──────── Dataset excerpt

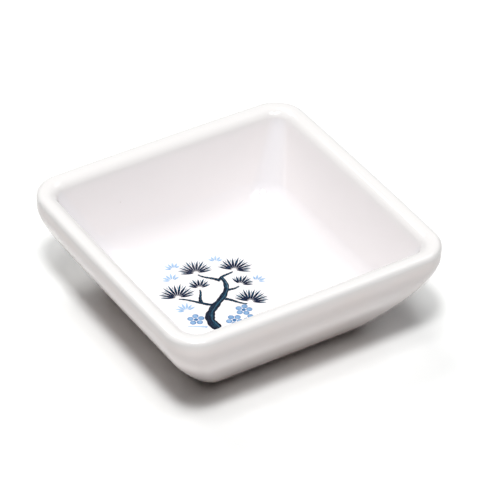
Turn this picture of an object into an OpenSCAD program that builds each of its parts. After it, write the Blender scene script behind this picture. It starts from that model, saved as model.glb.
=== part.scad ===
// Square soy sauce dish: a thick fired body on a low foot ring, under a coat of white glaze,
// with a small pine and plum print fired onto the floor of its well.
// Millimetres, +Z up, sides along X and Y, origin at the centre of the foot's resting plane.

/* [Dish] */
// Width across the middles of two opposite sides, which bow out slightly
dish_w = 84; // [76:1:100]
// Height from the table to the top of the rim
dish_h = 32; // [27:0.5:42]
// How far each outer side bows out at its middle. The bow fades to nothing at the underside
side_bow = 0.46; // [0:0.02:0.9]
// Corner radius of the outside, seen from above, at the rim
corner_r = 8.6; // [7:0.2:14]

/* [Rim] */
// Width of the rim, from the outside to the wall of the well
rim_w = 5.6; // [5.2:0.1:8]
// Rounding of the rim's inner edge
rim_inner_r = 3.5; // [1.5:0.1:3.7]
// Rounding of the rim's outer edge
rim_outer_r = 1.4; // [0.5:0.1:1.6]
// Height of the upright band below the rim, before the wall starts to draw in
band_h = 3.4; // [2:0.1:8]

/* [Well] */
// Thickness of the floor between the well and the recess under it
floor_t = 6; // [3:0.25:9]
// Lean of the well's walls, in degrees from upright
well_lean = 21; // [14:1:24]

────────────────

▶ [Problem to work on]: Quote the data above verbatim from its first line to the line that includes "foot's resting plane.", with both boundary lines retained.

▶ [Task result]:
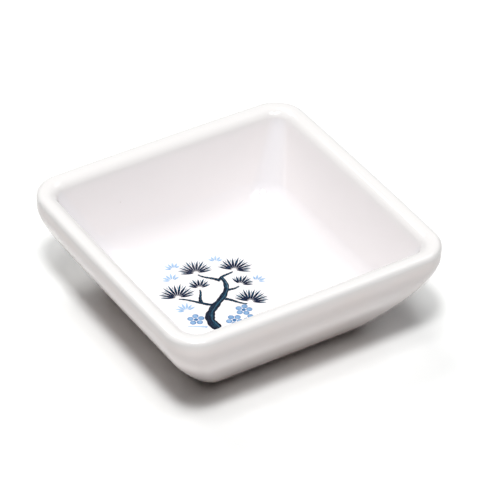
Turn this picture of an object into an OpenSCAD program that builds each of its parts. After it, write the Blender scene script behind this picture. It starts from that model, saved as model.glb.
=== part.scad ===
// Square soy sauce dish: a thick fired body on a low foot ring, under a coat of white glaze,
// with a small pine and plum print fired onto the floor of its well.
// Millimetres, +Z up, sides along X and Y, origin at the centre of the foot's resting plane.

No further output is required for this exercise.